L’immoralità della patrimoniale spiegata ai non specialisti

In un magistrale post su Chicago Blog, il professor Ugo Arrigo spiega, tra le altre cose, l’essenza dell’approccio Tremonti-Fortis, che è stato di recente offuscato dalla grancassa con la quale la “stampa amica” dell’esecutivo ha crocifisso le ultime levate d’ingegno di Walter Veltroni.

Giusto per non perdersi per strada il diritto di primogenitura intellettuale della patrimoniale straordinaria che ci aspetta, ecco la mirabile sintesi di Ugo:

Qualsiasi soggetto eccessivamente indebitato cercherà di ridurre i propri debiti cedendo asset patrimoniali suoi, solo gli stati sono in grado di espropriare allo scopo asset altrui (*).  E’ il gioco delle due tasche della giacca, citate da Tremonti all’Ecofin di inizio autunno: nell’una c’è il debito pubblico, nell’altra la ricchezza, quella privata, però.

[(*) Immaginiamo questo dialogo surreale di fronte a un funzionario di banca al quale stiamo chiedendo un prestito: (Domanda) Quali asset può dare in garanzia? (Risposta) L’appartamento del mio vicino. Tradotto in lingua statalista diventa così: (Domanda al ministro del Tesoro da parte dei mercati finanziari) Quali asset può dare in garanzia dell’elevato debito pubblico? (Risposta) Gli appartamenti dei miei contribuenti.]

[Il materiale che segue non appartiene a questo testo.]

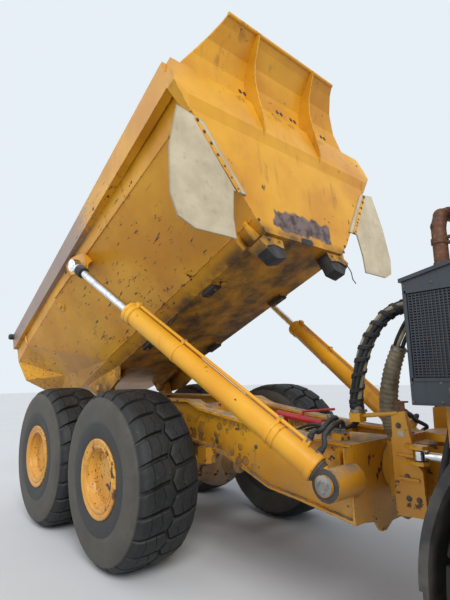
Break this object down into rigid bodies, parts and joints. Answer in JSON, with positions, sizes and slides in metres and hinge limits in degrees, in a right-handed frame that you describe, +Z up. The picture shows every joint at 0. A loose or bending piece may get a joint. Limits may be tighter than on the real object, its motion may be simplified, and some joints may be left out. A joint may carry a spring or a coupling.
{
  "type": "articulated dump truck",
  "caption": "Three-axle articulated dump truck with a raised tipping bed, twin hoist cylinders, swivelling and steering centre joint, cab, hood and free-rolling wheels.",
  "frame": {"origin": "middle of the bounding box, on the ground", "axes": "+X forward, +Y to the truck's left, +Z up"},
  "size_m": [11.5926, 3.69, 5.9606],
  "materials": {
    "rear_paint": "worn satin paint",
    "bed_paint": "worn satin paint, scratched",
    "front_paint": "satin paint",
    "flap_rubber": "dusty",
    "black_rubber": "matt",
    "hoist_paint": "satin paint",
    "chrome_rod": "polished",
    "plain_iron": "rough",
    "glass": "clear",
    "interior_plastic": "matt",
    "dark_paint": "satin",
    "rusty_steel": "rusty",
    "lamp_lens": "clear",
    "red_paint": "satin",
    "tyre_rubber": "matt, dusty",
    "rim_paint": "satin"
  },
  "bodies": {
    "rear_body": {"rear_chassis": "rear_paint", "walking_beams": "rear_paint", "rear_axles": "rear_paint", "red_strut": "red_paint"},
    "bed": {"bed_tub": "bed_paint", "spill_guard": "bed_paint", "side_flaps": "flap_rubber", "bed_brackets": "bed_paint", "bed_pads": "black_rubber"},
    "hoist_barrel_right": {"hoist_barrel_r": "hoist_paint"},
    "hoist_barrel_left": {"hoist_barrel_l": "hoist_paint"},
    "hoist_rod_right": {"hoist_rod_r": "chrome_rod"},
    "hoist_rod_left": {"hoist_rod_l": "chrome_rod"},
    "swivel_knuckle": {"knuckle": "rear_paint", "hose_bundle": "black_rubber"},
    "front_body": {"front_chassis": "front_paint", "front_axle": "front_paint", "engine_block": "plain_iron", "cab_shell": "front_paint", "cab_glass": "glass", "cab_interior": "interior_plastic", "fenders": "black_rubber", "steps": "dark_paint", "handrails": "dark_paint", "exhaust_stack": "rusty_steel", "cooler_housing": "dark_paint", "cooler_grille": "dark_paint", "side_tanks": "dark_paint", "bumper": "dark_paint", "lamps": "lamp_lens", "mirrors": "interior_plastic"},
    "door": {"cab_door": "front_paint", "door_glass": "glass"},
    "hood_lid": {"hood": "front_paint"},
    "steer_barrel_right": {"steer_barrel_r": "dark_paint"},
    "steer_barrel_left": {"steer_barrel_l": "dark_paint"},
    "steer_rod_right": {"steer_rod_r": "chrome_rod"},
    "steer_rod_left": {"steer_rod_l": "chrome_rod"},
    "wheel_fr": {"tyre_fr": "tyre_rubber", "rim_fr": "rim_paint"},
    "wheel_fl": {"tyre_fl": "tyre_rubber", "rim_fl": "rim_paint"},
    "wheel_mr": {"tyre_mr": "tyre_rubber", "rim_mr": "rim_paint"},
    "wheel_ml": {"tyre_ml": "tyre_rubber", "rim_ml": "rim_paint"},
    "wheel_rr": {"tyre_rr": "tyre_rubber", "rim_rr": "rim_paint"},
    "wheel_rl": {"tyre_rl": "tyre_rubber", "rim_rl": "rim_paint"}
  },
  "joints": [
    {"name": "bed_tip", "type": "hinge", "parent": "rear_body", "child": "bed", "pos_m": [-3.92868, 0, 1.83], "axis": [0, -1, 0], "range_deg": [-22, 48]},
    {"name": "hoist_swing_right", "type": "hinge", "parent": "rear_body", "child": "hoist_barrel_right", "pos_m": [0.60532, -0.85, 1.144], "axis": [-0.3792, -0.5538, -0.7413], "range_deg": [-2.19, 4.71]},
    {"name": "hoist_stroke_right", "type": "slide", "parent": "hoist_barrel_right", "child": "hoist_rod_right", "axis": [-0.7974, -0.2107, 0.5654], "range_m": [-0.735, 1.6]},
    {"name": "hoist_swing_left", "type": "hinge", "parent": "rear_body", "child": "hoist_barrel_left", "pos_m": [0.60532, 0.85, 1.144], "axis": [0.3792, -0.5538, 0.7413], "range_deg": [-2.19, 4.71]},
    {"name": "hoist_stroke_left", "type": "slide", "parent": "hoist_barrel_left", "child": "hoist_rod_left", "axis": [-0.7974, 0.2107, 0.5654], "range_m": [-0.735, 1.6]},
    {"name": "swivel", "type": "hinge", "parent": "rear_body", "child": "swivel_knuckle", "pos_m": [0.57132, 0, 1.18], "axis": [1, 0, 0], "range_deg": [-15, 15]},
    {"name": "steering", "type": "hinge", "parent": "swivel_knuckle", "child": "front_body", "pos_m": [1.22132, 0, 1.2], "axis": [0, 0, 1], "range_deg": [-45, 45]},
    {"name": "steer_swing_right", "type": "hinge", "parent": "front_body", "child": "steer_barrel_right", "pos_m": [2.52132, -0.48, 1.36], "axis": [0, 0, 1], "range_deg": [-1.8, 1.8]},
    {"name": "steer_stroke_right", "type": "slide", "parent": "steer_barrel_right", "child": "steer_rod_right", "axis": [-0.9996, 0.0284, 0], "range_m": [-0.32, 0.32]},
    {"name": "steer_swing_left", "type": "hinge", "parent": "front_body", "child": "steer_barrel_left", "pos_m": [2.52132, 0.48, 1.36], "axis": [0, 0, 1], "range_deg": [-1.8, 1.8]},
    {"name": "steer_stroke_left", "type": "slide", "parent": "steer_barrel_left", "child": "steer_rod_left", "axis": [-0.9996, -0.0284, 0], "range_m": [-0.32, 0.32]},
    {"name": "door_open", "type": "hinge", "parent": "front_body", "child": "door", "pos_m": [2.55132, 0.884, 2.4], "axis": [0, 0, 1], "range_deg": [0, 80]},
    {"name": "hood_open", "type": "hinge", "parent": "front_body", "child": "hood_lid", "pos_m": [5.47132, 0, 1.56], "axis": [0, 1, 0], "range_deg": [0, 55]},
    {"name": "roll_fr", "type": "hinge", "parent": "front_body", "child": "wheel_fr", "pos_m": [2.61132, -1.28, 0.925], "axis": [0, 1, 0], "continuous": true},
    {"name": "roll_fl", "type": "hinge", "parent": "front_body", "child": "wheel_fl", "pos_m": [2.61132, 1.28, 0.925], "axis": [0, 1, 0], "continuous": true},
    {"name": "roll_mr", "type": "hinge", "parent": "rear_body", "child": "wheel_mr", "pos_m": [-1.82868, -1.28, 0.925], "axis": [0, 1, 0], "continuous": true},
    {"name": "roll_ml", "type": "hinge", "parent": "rear_body", "child": "wheel_ml", "pos_m": [-1.82868, 1.28, 0.925], "axis": [0, 1, 0], "continuous": true},
    {"name": "roll_rr", "type": "hinge", "parent": "rear_body", "child": "wheel_rr", "pos_m": [-3.77868, -1.28, 0.925], "axis": [0, 1, 0], "continuous": true},
    {"name": "roll_rl", "type": "hinge", "parent": "rear_body", "child": "wheel_rl", "pos_m": [-3.77868, 1.28, 0.925], "axis": [0, 1, 0], "continuous": true}
  ],
  "couplings": [
    {"joint": "hoist_swing_right", "follows": "bed_tip", "ratio": 0.09708},
    {"joint": "hoist_stroke_right", "follows": "bed_tip", "m_per_rad": 1.905},
    {"joint": "hoist_swing_left", "follows": "bed_tip", "ratio": 0.09708},
    {"joint": "hoist_stroke_left", "follows": "bed_tip", "m_per_rad": 1.905},
    {"joint": "steer_swing_right", "follows": "steering", "ratio": -0.038},
    {"joint": "steer_stroke_right", "follows": "steering", "m_per_rad": 0.405},
    {"joint": "steer_swing_left", "follows": "steering", "ratio": -0.038},
    {"joint": "steer_stroke_left", "follows": "steering", "m_per_rad": -0.405}
  ]
}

Proprio così. Ma non è tutto. Poiché questo paese sta diventando celebre nel mondo per avere una classe politica fallita e canaglia che si autoassolve a colpi di videomessaggi, ecco affiorare il modello-Alitalia, la quintessenza della grassazione di un popolo che rischia di essere annoverato tra i più fessi del pianeta:

I sostenitori della patrimoniale vanno invece nella direzione opposta, la ‘ricapitalizzazione’ di una classe politica impreparata e inefficiente (*). Probabilmente senza rendersene conto stanno proponendo una ‘soluzione Alitalia’ da applicarsi a tutto lo stato attraverso la creazione di una ‘bad company’ che verrebbe spalmata sui contribuenti attraverso la maxipatrimoniale e in una ‘good company’ che verrebbe riaffidata alla stessa classe politica di prima. Non è difficile prevedere che l’aggettivo good sarebbe destinato a evaporare in pochissimo tempo. Basta guardare agli effetti delle ricapitalizzazioni Alitalia attuate nel decennio 2000: dopo ognuna di esse la compagnia ha regolarmente aumentato le perdite di esercizio.

(*) E’ come ricapitalizzare il figliol prodigo pensando che possa essere un viatico sulla strada della frugalità.

Date queste desolanti immagini, la similitudine, mutatis mutandis, sorge spontanea: a quando anche da noi un Egypt time?